Muhammed sait pourtant à quel point le chemin est semé d’embûches. En 2016, un bateau de migrants traversant la mer pour arriver en Italie depuis la Grèce a coulé, tuant dix-neuf membres de sa famille, du côté de sa mère. « Seule la tante de ma mère est restée en vie. Elle est partie ensuite aux Pays-Bas avant de retourner ici, où elle est morte il y a peu de temps », explique le jeune homme. En 2018 déjà, lui-même a tenté sa chance. Quarante jours de route, 4 300 dollars dépensés (3 800 euros) de ses économies pour payer les passeurs, plusieurs pays traversés et une mer franchie, avant qu’il ne se retrouve enfin à Thessalonique, en Grèce.

A Halabja, en Irak, le 15 décembre 2021, Muhammed Fatah Muhammed montre des photos d’un ami qui a réussi à rejoindre l’Angleterre. Beaucoup de ses amis sont parvenus à s’installer en Europe. LAURENCE GEAI POUR « LE MONDE » Muhammed Fatah Muhammed devant la tombe de membres de sa famille dans le cimetière du massacre de Halabja, en Irak, le 15 décembre 2021. Il rêve de tenter sa chance en Europe. LAURENCE GEAI POUR « LE MONDE »

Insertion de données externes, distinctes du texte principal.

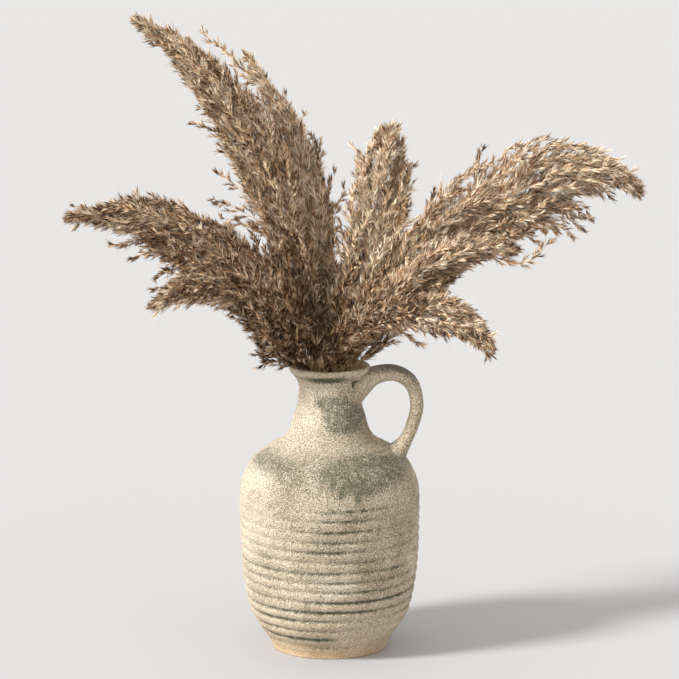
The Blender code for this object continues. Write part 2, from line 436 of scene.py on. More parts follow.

A trois reprises, Muhammed a ensuite tenté une nouvelle traversée pour l’Italie. La dernière fois, dit-il, la police l’a arrêté après l’avoir tabassé. Le jeune Kurde a alors décidé de faire demi-tour. « Mais je vais refaire le même chemin, peut-être d’ici au printemps. Je veux aller dans n’importe quel pays, pour me débarrasser du Kurdistan, me sauver d’ici. La vie est dure. Il n’y a pas de boulot. Je vendrai la voiture que je viens d’acheter », assure-t-il.

Crise sans issue

Selon les chiffres de l’Organisation des Nations unies (ONU), le taux de chômage, pour les Kurdes âgés de 15 à 29 ans, est de 24 % pour les hommes et de 69 % pour les femmes. Dans cette région, la croissance économique est loin de suivre le rythme de la croissance démographique. Chaque année, pour absorber l’arrivée de jeunes sur le marché du travail, il faudrait quelque 50 000 emplois nouveaux dans la région, estime l’ONU.